With this in mind, the National Renewable Energy Laboratory (NREL) and Argonne National Laboratory, with support from the US Department of Energy’s Water Power Technologies Office, have developed an industry-accessible tool for user-friendly, risk-based cybersecurity assessments of hydropower plants
and dams.
The Hydropower Cybersecurity Value-at-Risk Framework (CVF) is implemented as an online web application that takes “a novel approach of conducting risk-based valuation assessments” and walks users through a series of questions to create a semiquantitative value-at-risk score, as well as a prioritised set of recommended actions to improve cybersecurity posture.

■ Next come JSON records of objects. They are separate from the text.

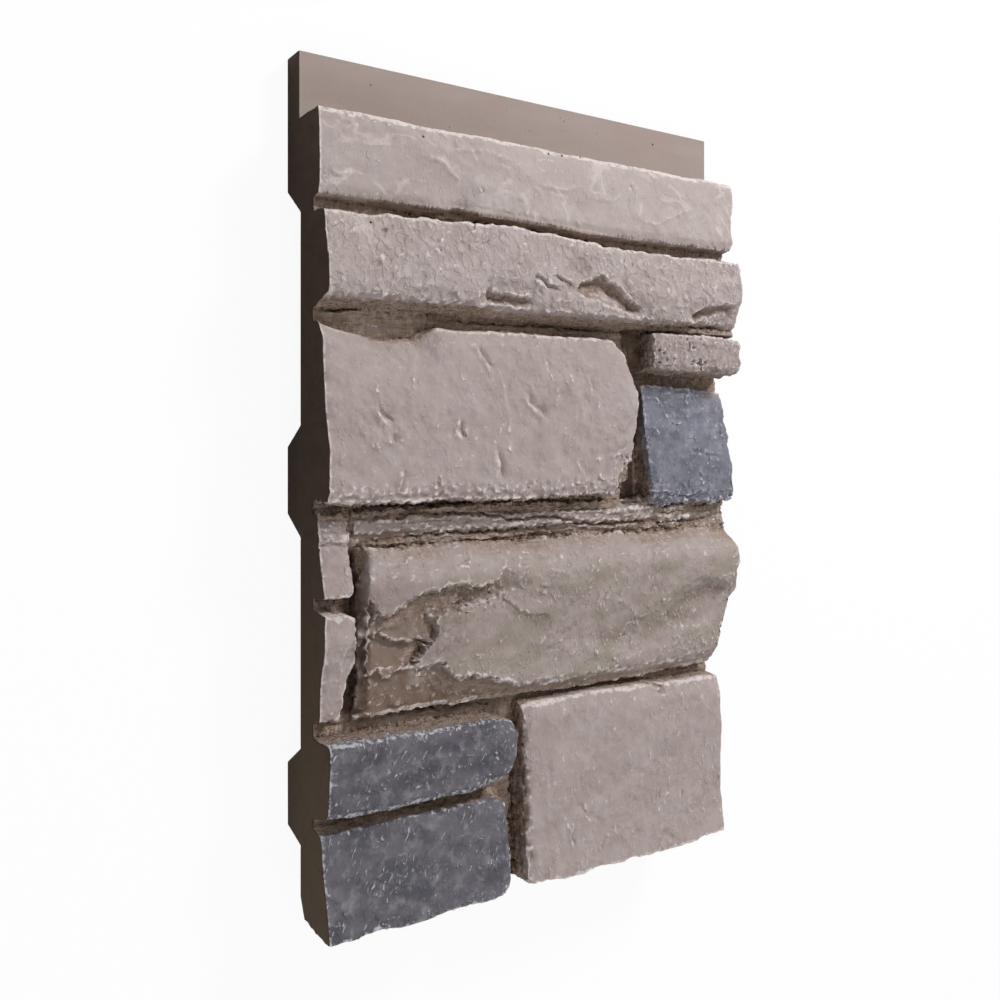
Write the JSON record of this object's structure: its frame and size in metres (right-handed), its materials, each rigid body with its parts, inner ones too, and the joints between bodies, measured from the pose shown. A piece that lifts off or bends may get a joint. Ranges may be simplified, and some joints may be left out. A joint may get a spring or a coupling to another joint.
{
  "type": "faux stone wall panel",
  "caption": "Moulded wall panel with a split ledge stone face, ribbed back and a top lip that laps behind the panel above.",
  "frame": {"origin": "centre of the footprint, on the plane of the rib backs", "axes": "+Z out of the stone face, +Y up the wall towards the top lip, +X along the courses away from the flat cut end"},
  "size_m": [0.254, 0.394, 0.0473],
  "materials": {
    "moulded_foam": "painted stone"
  },
  "bodies": {
    "root": {"stone_panel": "moulded_foam"}
  },
  "joints": []
}
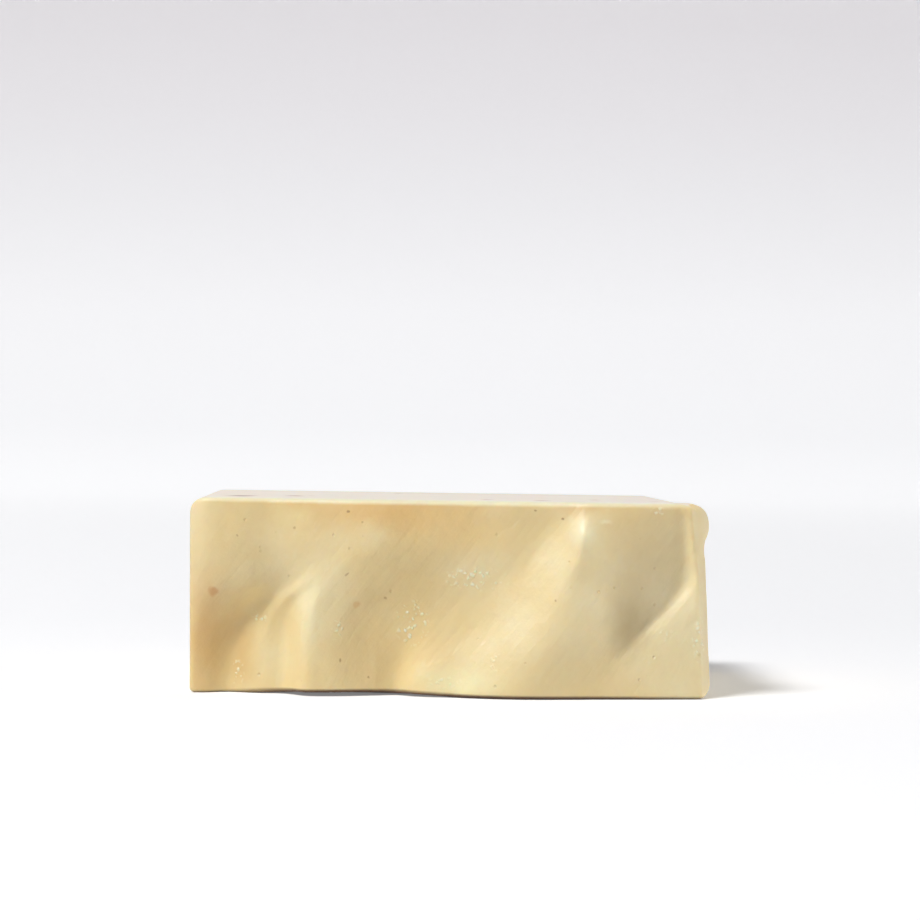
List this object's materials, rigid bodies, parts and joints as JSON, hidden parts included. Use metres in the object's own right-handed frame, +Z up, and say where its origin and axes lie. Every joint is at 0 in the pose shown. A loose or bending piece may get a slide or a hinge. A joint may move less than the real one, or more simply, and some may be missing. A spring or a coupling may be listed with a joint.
{
  "type": "bar of soap",
  "caption": "Hand-cut bar of pale waxy soap with a wavy, hand-textured front face and plain cut and moulded sides.",
  "frame": {"origin": "centre of the bounding box, at the cut face the bar lies on", "axes": "+X along the bar from mould wall to mould wall, +Z up from the cut face it lies on, the hand-textured face looks toward -Y"},
  "size_m": [0.0824, 0.0568, 0.0308],
  "materials": {
    "soap": "waxy satin"
  },
  "bodies": {
    "root": {"soap_bar": "soap"}
  },
  "joints": []
}
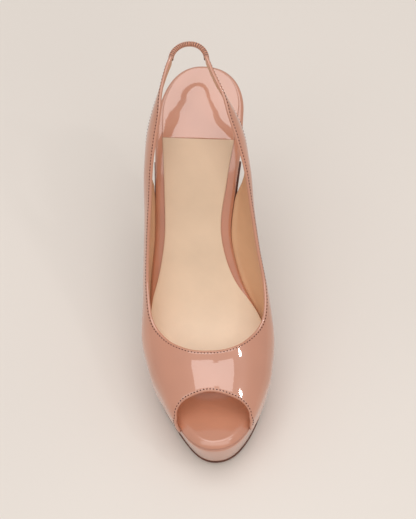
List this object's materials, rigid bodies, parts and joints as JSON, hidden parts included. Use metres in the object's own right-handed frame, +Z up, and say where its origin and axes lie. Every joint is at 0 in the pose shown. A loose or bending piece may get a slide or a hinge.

Sanghvi et al also discuss how the capabilities of the CVF will be improve. This includes development of a pipeline for the automated tagging of threats to controls and for the automated analysis of the common vulnerabilities and exposures that might be relevant to systems.
Other advancements of the CVF application will include an organisational view of cybersecurity risks, including multiple assessment results from different facilities within the organisation.
“The CVF provides a bird’s-eye view of the value of investments in cybersecurity to enable enhanced decision making for stakeholders,” the authors conclude, adding that as it is continually refined, the benefits to the cybersecurity posture of hydropower will continue to grow.